## THE REQUEST:
Only the lines from the first one through the line with "# ---- side screws" should be printed, exactly as they appear.

[Begin DATA LINES]

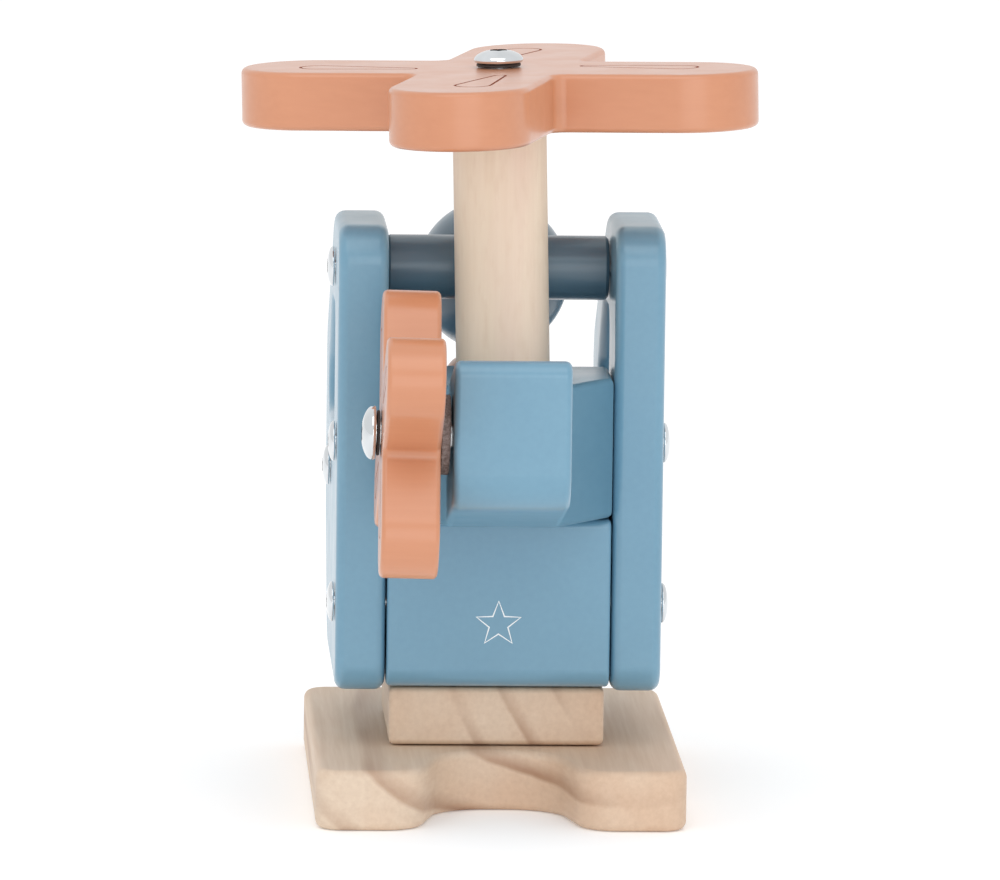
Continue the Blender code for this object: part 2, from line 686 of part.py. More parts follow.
def make_tail_rotor():
    """The tail rotor's object origin lies on its turning axis, which runs out to the left."""
    outline = cross(TAIL_SPAN, TAIL_BLADE_WIDTH, TAIL_VALLEY_RADIUS)
    mesh = board_mesh("tail_rotor", [outline], TAIL_THICKNESS, TAIL_EDGE_RADIUS)
    turn = Matrix.Rotation(-TAIL_TURN, 4, "Z")
    rotor = link_part("tail_rotor", mesh, tail_frame(TAIL_OUT) @ turn, "terracotta_paint")
    inner_face = TAIL_OUT - TAIL_THICKNESS / 2
    outer_face = TAIL_OUT + TAIL_THICKNESS / 2
    bore(rotor, tail_point(inner_face - OVERRUN), tail_point(outer_face + OVERRUN),
         HUB_SHANK_RADIUS + GAP)

    make_ring("tail_rotor_spacer", SPACER_RADIUS, HUB_SHANK_RADIUS + GAP, SPACER_THICKNESS,
              tail_frame(SPACER_OUT), "grey_fibre")
    washer_out = outer_face + GAP + HUB_WASHER_THICKNESS / 2
    make_ring("tail_rotor_washer", HUB_WASHER_RADIUS, HUB_SHANK_RADIUS + GAP, HUB_WASHER_THICKNESS,
              tail_frame(washer_out), "dark_nylon")
    head_out = washer_out + HUB_WASHER_THICKNESS / 2 + GAP
    profile = hub_screw_profile(TAIL_HEAD_RADIUS, TAIL_HEAD_HEIGHT)
    screw = turned_mesh("tail_rotor_screw", profile, sides=24)
    outward = Matrix.Rotation(math.pi, 4, "Y")
    link_part("tail_rotor_screw", screw, tail_frame(head_out) @ outward, "chrome")
    make_ring("tail_insert", HUB_INSERT_RADIUS, HUB_SHANK_RADIUS + GAP, HUB_INSERT_LENGTH,
              tail_frame(-GAP - HUB_INSERT_LENGTH / 2), "brass", sides=20)


# ---- side screws --------------------------------------------------------------------

def make_side_screws():
    """Domed steel screws that hold each plate to the pieces between the plates."""
    head = SIDE_HEAD_RADIUS
    shank = SIDE_SHANK_RADIUS
    steps = 4
    dome = [(head * math.sin(math.pi / 2 * k / steps),
             SIDE_RIM + (SIDE_HEAD_HEIGHT - SIDE_RIM) * math.cos(math.pi / 2 * k / steps))
            for k in range(steps + 1)]
    profile = dome + [
        (head - SIDE_RIM, 0.0),
        (shank, 0.0),
        (shank, SIDE_TIP - SIDE_SHANK_LENGTH),
        (0.0, -SIDE_SHANK_LENGTH),
    ]
    mesh = turned_mesh("side_screw", profile, sides=16)
    for which, (y, z) in SIDE_SCREWS.items():
        for side, sign in (("left", -1), ("right", 1)):
            under_head = (sign * (CABIN_WIDTH / 2 + PLATE_THICKNESS + GAP), y, z)
            link_part(which + "_screw_" + side, mesh.copy(),
                      axis_frame(under_head, (sign, 0, 0)), "chrome")


# ---- pilot --------------------------------------------------------------------------

def make_pilot():
    """A peg figure: a ball head and a turned body on one dowel pin in the seat board."""
    foot = SEAT_TOP + GAP
    shoulder = HEAD_Z - HEAD_RADIUS - NECK_GAP
    clearance = PIN_RADIUS + GAP
    body = [
        (clearance, shoulder),
        (NECK_RADIUS, shoulder),
        ((NECK_RADIUS + SHOULDER_RADIUS) / 2 + NECK_GAP / 2, shoulder - SHOULDER_DROP / 3),
        (SHOULDER_RADIUS, shoulder - SHOULDER_DROP),
        (SKIRT_RADIUS, foot + SKIRT_CHAMFER),
        (SKIRT_RADIUS - SKIRT_CHAMFER, foot),
        (clearance, foot),
        (clearance, shoulder),
    ]
    link_part("pilot_body", turned_mesh("pilot_body", body, sides=28),
              flat_frame(0, PILOT_Y, 0), "terracotta_paint")

    pin_top = HEAD_Z - PIN_TOP_BELOW_CENTRE
    pin_bottom = SEAT_TOP - PIN_DEPTH + GAP
    pin = [(0.0, pin_top), (PIN_RADIUS, pin_top), (PIN_RADIUS, pin_bottom), (0.0, pin_bottom)]
    link_part("pilot_pin", turned_mesh("pilot_pin", pin, sides=16),
              flat_frame(0, PILOT_Y, 0), "beech")

    socket_top = pin_top + GAP
    entry = HEAD_Z - math.sqrt(HEAD_RADIUS ** 2 - clearance ** 2)
    rings = 14
    last_angle = math.pi - math.asin(clearance / HEAD_RADIUS)
    head = [(0.0, HEAD_Z + HEAD_RADIUS)]
    for k in range(1, rings):
        angle = last_angle * k / rings
        head.append((HEAD_RADIUS * math.sin(angle), HEAD_Z + HEAD_RADIUS * math.cos(angle)))
    head += [(clearance, entry), (clearance, socket_top), (0.0, socket_top)]
    link_part("pilot_head", turned_mesh("pilot_head", head, sides=28),
              flat_frame(0, PILOT_Y, 0), "blue_paint")


# ---- build --------------------------------------------------------------------------

make_base()
make_base_screws()
make_side_plates()
make_floor_block()
make_seat_board()
make_roof_dowel()
make_tail_boom()
make_mast()
make_main_rotor()
make_tail_rotor()
make_side_screws()
make_pilot()
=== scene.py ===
"""The looks of a wooden toy helicopter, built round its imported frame.

Lengths are in metres.  +X is the right side, +Y the nose, +Z up.
"""

import json
import math

import bmesh
import bpy
from mathutils import Matrix, Vector


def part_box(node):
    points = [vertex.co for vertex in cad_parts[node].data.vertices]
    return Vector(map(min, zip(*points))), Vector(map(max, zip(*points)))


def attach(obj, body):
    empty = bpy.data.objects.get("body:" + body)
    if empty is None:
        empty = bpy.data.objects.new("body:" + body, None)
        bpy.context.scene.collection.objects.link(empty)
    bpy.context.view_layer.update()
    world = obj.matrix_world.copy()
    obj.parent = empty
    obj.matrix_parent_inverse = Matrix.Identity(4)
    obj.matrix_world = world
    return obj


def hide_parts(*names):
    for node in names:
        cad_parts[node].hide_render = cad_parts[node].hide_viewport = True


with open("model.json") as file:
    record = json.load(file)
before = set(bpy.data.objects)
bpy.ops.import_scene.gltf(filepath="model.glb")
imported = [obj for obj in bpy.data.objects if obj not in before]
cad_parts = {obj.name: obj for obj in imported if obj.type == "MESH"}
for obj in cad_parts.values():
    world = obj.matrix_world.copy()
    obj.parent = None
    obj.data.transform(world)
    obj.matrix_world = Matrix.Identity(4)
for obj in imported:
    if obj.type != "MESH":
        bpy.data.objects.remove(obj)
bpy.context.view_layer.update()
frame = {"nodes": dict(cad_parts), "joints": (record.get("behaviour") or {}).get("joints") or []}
MM = 0.001
GAP = 0.3 * MM

# ---- places read from the frame -----------------------------------------------------

JOINTS = {joint["name"]: joint for joint in frame["joints"]}
MAIN_HUB = Vector(JOINTS["main_rotor_spin"]["pos_m"])
MAIN_AXIS = Vector(JOINTS["main_rotor_spin"]["axis"]).normalized()     # up the mast
TAIL_HUB = Vector(JOINTS["tail_rotor_spin"]["pos_m"])
TAIL_AXIS = Vector(JOINTS["tail_rotor_spin"]["axis"]).normalized()     # in towards the boom

BASE_LOW, BASE_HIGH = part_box("skid_base")
RISER_LOW, RISER_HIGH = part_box("riser_block")
LEFT_LOW, LEFT_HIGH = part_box("side_plate_left")
BOOM_LOW, BOOM_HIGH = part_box("tail_boom")
DOWEL_LOW, DOWEL_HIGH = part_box("roof_dowel")
HEAD_LOW, HEAD_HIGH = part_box("pilot_head")
BODY_LOW, BODY_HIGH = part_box("pilot_body")

PLATE_THICKNESS = LEFT_HIGH.x - LEFT_LOW.x
HEAD_CENTRE = Vector(((HEAD_LOW.x + HEAD_HIGH.x) / 2, (HEAD_LOW.y + HEAD_HIGH.y) / 2,
                      HEAD_HIGH.z - (HEAD_HIGH.x - HEAD_LOW.x) / 2))
HEAD_RADIUS = (HEAD_HIGH.x - HEAD_LOW.x) / 2

# ---- outline dimensions that a box can't give; the same as the solids' --------------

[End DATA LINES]

## FINAL RESULT:
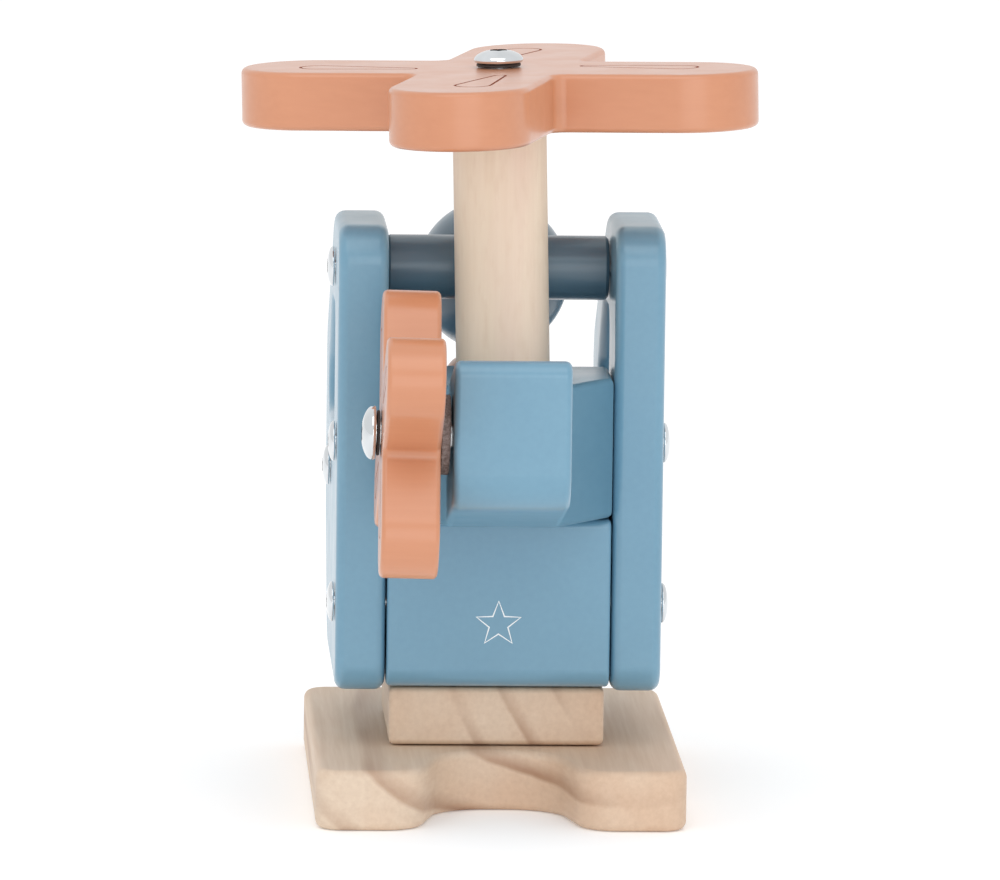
Continue the Blender code for this object: part 2, from line 686 of part.py. More parts follow.
def make_tail_rotor():
    """The tail rotor's object origin lies on its turning axis, which runs out to the left."""
    outline = cross(TAIL_SPAN, TAIL_BLADE_WIDTH, TAIL_VALLEY_RADIUS)
    mesh = board_mesh("tail_rotor", [outline], TAIL_THICKNESS, TAIL_EDGE_RADIUS)
    turn = Matrix.Rotation(-TAIL_TURN, 4, "Z")
    rotor = link_part("tail_rotor", mesh, tail_frame(TAIL_OUT) @ turn, "terracotta_paint")
    inner_face = TAIL_OUT - TAIL_THICKNESS / 2
    outer_face = TAIL_OUT + TAIL_THICKNESS / 2
    bore(rotor, tail_point(inner_face - OVERRUN), tail_point(outer_face + OVERRUN),
         HUB_SHANK_RADIUS + GAP)

    make_ring("tail_rotor_spacer", SPACER_RADIUS, HUB_SHANK_RADIUS + GAP, SPACER_THICKNESS,
              tail_frame(SPACER_OUT), "grey_fibre")
    washer_out = outer_face + GAP + HUB_WASHER_THICKNESS / 2
    make_ring("tail_rotor_washer", HUB_WASHER_RADIUS, HUB_SHANK_RADIUS + GAP, HUB_WASHER_THICKNESS,
              tail_frame(washer_out), "dark_nylon")
    head_out = washer_out + HUB_WASHER_THICKNESS / 2 + GAP
    profile = hub_screw_profile(TAIL_HEAD_RADIUS, TAIL_HEAD_HEIGHT)
    screw = turned_mesh("tail_rotor_screw", profile, sides=24)
    outward = Matrix.Rotation(math.pi, 4, "Y")
    link_part("tail_rotor_screw", screw, tail_frame(head_out) @ outward, "chrome")
    make_ring("tail_insert", HUB_INSERT_RADIUS, HUB_SHANK_RADIUS + GAP, HUB_INSERT_LENGTH,
              tail_frame(-GAP - HUB_INSERT_LENGTH / 2), "brass", sides=20)


# ---- side screws --------------------------------------------------------------------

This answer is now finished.